Jessica Capshaw‘s Grey’s Anatomy castmates are feeling a sense of déjà vu with their costar.
“Everyone at work keeps going, ‘God, you’re pregnant again?'” the actress, who is expecting her third child in June, tells PEOPLE.
“Because I really was pregnant last year! It does seem a bit, like, ‘What? How are you pregnant again?’ Yet, here I am! I feel so lucky to be pregnant for a third time.”
Capshaw, 35, purposely put some distance between Luke Hudson, 4½, and Eve Augusta, 17 months. Eve and her new sibling (the actress and husband Christopher Gavigan are not finding out the sex of the baby) will be much closer in age, and Capshaw hopes that will give her two younger children a special bond.
“Luke will be very hard-pressed to remember a time before Eve, but if he really, really tried, he could,” Capshaw says. “Eve will never remember a time before this baby. I think there’s something so lovely about that.”
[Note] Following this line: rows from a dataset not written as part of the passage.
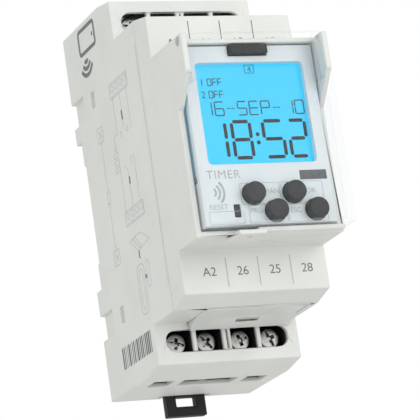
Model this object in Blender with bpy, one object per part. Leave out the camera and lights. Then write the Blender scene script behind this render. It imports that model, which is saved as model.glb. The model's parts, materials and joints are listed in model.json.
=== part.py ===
# DIN rail time switch, two modules wide, with a hinged clear cover, a backlit display,
# four push buttons, a reset pusher, a plug-in battery tray and eight rising-clamp terminals.
# The origin is the middle of the face that rests on the rail. -Y is the front of the
# device, +X its right-hand side seen from the front, +Z its top.

import bpy
import bmesh
import math
from mathutils import Matrix

MM = 0.001
GAP = 0.3 * MM                    # clearance between neighbouring pieces
OVERSHOOT = 1.0 * MM              # how far a cutter runs past the face it opens
CLOSE_GAP = 0.1 * MM              # clearance where a piece lies on its neighbour
HOLE_SIDES = 12                   # flats on the round shapes, from small to large
PIN_SIDES = 16
HEAD_SIDES = 20
DISC_SIDES = 24

# Outer housing
WIDTH = 35.6 * MM
HEIGHT = 90.0 * MM
REAR_Y = 3.2 * MM                 # how far the housing reaches behind the rail face
SPLIT_Y = -42.0 * MM              # joint between the rear and the front moulding
TERMINAL_FACE_Y = -29.2 * MM
LABEL_FACE_Y = -49.9 * MM
NOSE_FRONT_Y = -61.0 * MM
TERMINAL_SHELF = 10.7 * MM        # height of a terminal step, top or bottom
SHELF_CHAMFER = 1.3 * MM
SHELF_CHAMFER_START_Y = -21.0 * MM
LABEL_TAPER = 1.7 * MM            # how far the label block narrows towards the front
NOSE_HEIGHT = 45.2 * MM
SIDE_WALL = 2.0 * MM
NOSE_WALL = 1.4 * MM
STEP_WALL = 2.7 * MM
REAR_FLOOR = 2.4 * MM

# Rail
RAIL_HEIGHT = 35.0 * MM
RAIL_LIP = 1.0 * MM
RAIL_PLAY = 0.7 * MM              # room between the rail edge and the housing, each side
HOOK_BITE = 1.1 * MM              # how far a hook reaches behind the rail edge
HOOK_HALF_WIDTH = 6.0 * MM
RIB_HALF_WIDTH = 4.0 * MM         # middle rib that stays flush with the rail face
RELIEF_DEPTH = 0.9 * MM
RELIEF_HALF_HEIGHT = 12.1 * MM

# Recesses in the side faces
SIDE_POCKET_DEPTH = 1.2 * MM
SIDE_POCKET_FRONT_Y = -5.0 * MM
SIDE_POCKET_HEIGHT = 5.9 * MM
SIDE_POCKET_UPPER_Z = 22.4 * MM
SIDE_POCKET_LOWER_Z = -30.2 * MM
SIDE_SLOT_Y = (-12.4 * MM, -9.8 * MM)
SIDE_SLOT_HEIGHT = 4.0 * MM
SIDE_SLOT_UPPER_Z = 23.4 * MM
SIDE_SLOT_LOWER_Z = -29.2 * MM

# Terminals
CHAMBER_HALF_WIDTH = 3.2 * MM
DIVIDER = 1.05 * MM
MIDDLE_DIVIDER = 2.1 * MM
MIDDLE_SLIT = 0.4 * MM
DIVIDER_RECESS = 0.3 * MM
CHAMBER_REAR_Y = -6.5 * MM
CHAMBER_OUTER_WALL = 1.2 * MM
CHAMBER_INNER_OFFSET = 0.4 * MM
TERMINAL_PLATE = 1.3 * MM
SCREW_FROM_STEP = 4.0 * MM        # screw axis, measured outwards from the step face
SLOT_HEIGHT = 5.1 * MM
SLOT_END_FLAT = 0.01 * MM         # keeps the two end arcs of the slot from meeting in a point
ENTRY_LEDGE = 0.6 * MM            # how far a chamber's side stands out past its wire mouth
ENTRY_Y = (-16.8 * MM, -10.9 * MM)
MOUTH_RECESS = 1.5 * MM          # depth of the middle pair's shared mouth into their divider
HEAD_PLAY = 0.7 * MM              # between a screw head and the side of its chamber
HEAD_FRONT_Y = -26.2 * MM
HEAD_HEIGHT = 1.8 * MM
HEAD_RECESS = 0.9 * MM
HEAD_CROSS_LENGTH = 3.0 * MM
HEAD_CROSS_WIDTH = 0.7 * MM
SHANK_RADIUS = 1.5 * MM
SHANK_CLEARANCE = 0.2 * MM
CAGE_TRAVEL = 4.2 * MM
CAGE_PLAY = 0.25 * MM             # between a cage and the side of its chamber
CAGE_HALF_LENGTH = 3.1 * MM
CAGE_WALL = 0.8 * MM
CAGE_FRONT_WALL = 1.5 * MM
CAGE_FLOOR = 1.0 * MM
BAR_FRONT_Y = -17.8 * MM
BAR_THICKNESS = 1.0 * MM
BAR_PLAY = 0.45 * MM              # between a bus bar and the inside of its cage
BAR_LEG = 1.0 * MM

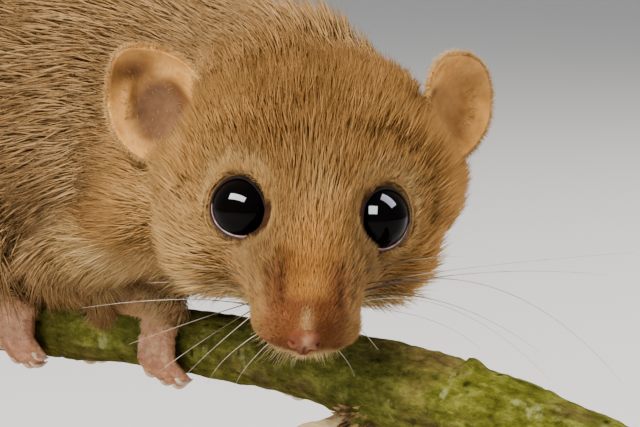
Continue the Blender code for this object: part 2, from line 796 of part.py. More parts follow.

Capshaw has also been hearing from friends with three children that the third brings a special chaos to life at home — but the actress is doing all she can not to anticipate the worst.
“I don’t really think about what the challenges are going to be,” she says. “For me, it’s not about the challenges. I keep thinking about how lucky we are. For some reason, even with the third one, it really is never, ever lost on me that every single baby is a miracle.”
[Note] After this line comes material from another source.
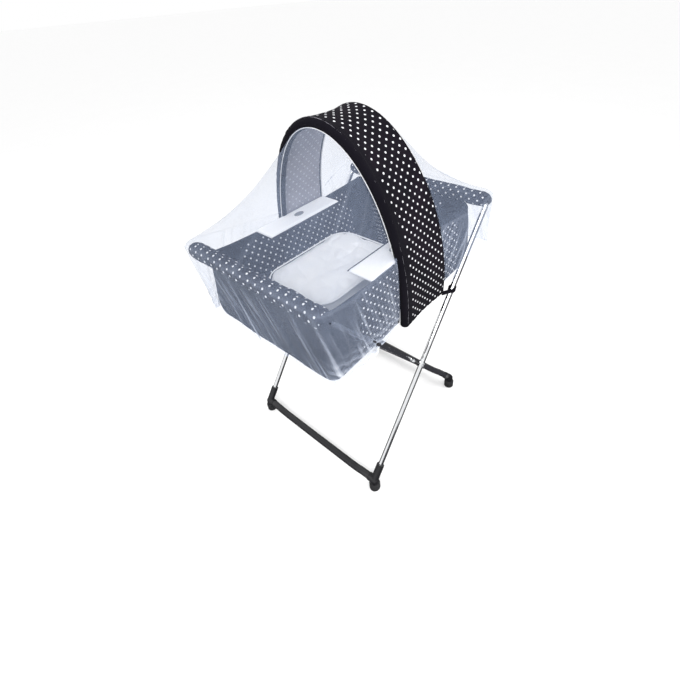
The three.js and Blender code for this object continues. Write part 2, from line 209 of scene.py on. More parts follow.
def tulle(name, open_alpha=0.15, thread_alpha=0.31, gathered=0.62):
    """Fine white mesh of slanted threads, which the cloth's gather attribute closes up in folds."""
    g = Graph(name)
    _, u, v = fabric_uv(g)
    lines = []
    for sign in (1.0, -1.0):
        slanted = g.math("ADD", u, g.math("MULTIPLY", v, sign))
        wave = g.math("ABSOLUTE", g.math("SINE", g.math("MULTIPLY", slanted, math.pi / TULLE_MESH)))
        lines.append(g.ramp(wave, 0.55, 0.0))
    threads = g.math("MAXIMUM", *lines)
    uneven = g.ramp(g.noise(7.0, 3.0), 0.3, 0.7, -0.03, 0.04)
    mesh = g.math("ADD", g.ramp(threads, 0.0, 1.0, open_alpha, thread_alpha), uneven)
    gather = g.node("ShaderNodeAttribute", attribute_name="gather").outputs["Fac"]
    alpha = g.math("ADD", mesh, g.math("MULTIPLY", gather, gathered), clamp=True)
    tone = g.colour(g.math("MULTIPLY", gather, 1.2, clamp=True), (0.34, 0.41, 0.57), (0.76, 0.80, 0.88))
    g.set(Base_Color=tone, Roughness=0.95, Alpha=alpha, Specular_IOR_Level=0.1, Sheen_Weight=0.15)
    g.bump(threads, 0.0001, 0.3)
    return g.material


def chrome():
    """Bright plate with a slight haze of fingermarks."""
    g = Graph("chrome_plate")
    haze = g.noise(60.0, 4.0)
    g.set(Base_Color=g.colour(haze, (0.80, 0.81, 0.83), (0.88, 0.89, 0.90)), Metallic=1.0)
    g.set(Roughness=g.ramp(haze, 0.35, 0.75, 0.05, 0.17))
    g.bump(g.noise(35.0, 2.0), 0.0002, 0.25)
    return g.material


def painted_black(name, roughness=(0.28, 0.5), grain=420.0, lift=0.03):
    """Black paint or moulded plastic, greyer and rougher where it is scuffed and along its edges."""
    g = Graph(name)
    scuffs = g.ramp(g.noise(32.0, 6.0), 0.56, 0.72)
    edges = g.ramp(g.node("ShaderNodeNewGeometry").outputs["Pointiness"], 0.52, 0.6)
    wear = g.math("MAXIMUM", g.math("MULTIPLY", scuffs, 0.5), g.math("MULTIPLY", edges, 0.8))
    g.set(Base_Color=g.colour(wear, (0.008, 0.008, 0.010), (lift, lift, lift * 1.1)))
    g.set(Roughness=g.ramp(g.noise(18.0, 4.0), 0.3, 0.7, *roughness), Specular_IOR_Level=0.45)
    g.bump(g.noise(grain, 3.0), 0.0002, 0.5)
    return g.material


def plated_steel():
    """Dull zinc, for the bolts and nuts."""
    g = Graph("zinc_steel")
    streaks = g.noise(160.0, 5.0)
    g.set(Base_Color=g.colour(streaks, (0.46, 0.47, 0.49), (0.64, 0.65, 0.67)), Metallic=1.0)
    g.set(Roughness=g.ramp(streaks, 0.3, 0.7, 0.25, 0.45))
    g.bump(streaks, 0.0002, 0.4)
    return g.material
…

To protect her little miracles, Capshaw — along with Julianne Moore, Christina Applegate and Maya Rudolph — recently joined Moms Clean Air Force to call on legislators to protect a historic ruling that would limit toxic pollution from mercury and other damaging chemicals emitted by power plants.
After the Mercury and Air Toxics Standards ruling passed in February, opponents in the Senate began an appeal process to kill the ruling.
“It’s not only frustrating, it’s maddening,” Capshaw says. “It’s not okay for there to not be restrictions on the toxins that are released into the air that we breathe.”
“Water and air are pretty elemental to our lives,” she continues. “When either one is being compromised or contaminated or not being taken care of as the precious resource that it is, we have to collectively figure out who’s in control and who can do something to make sure that it is valued.”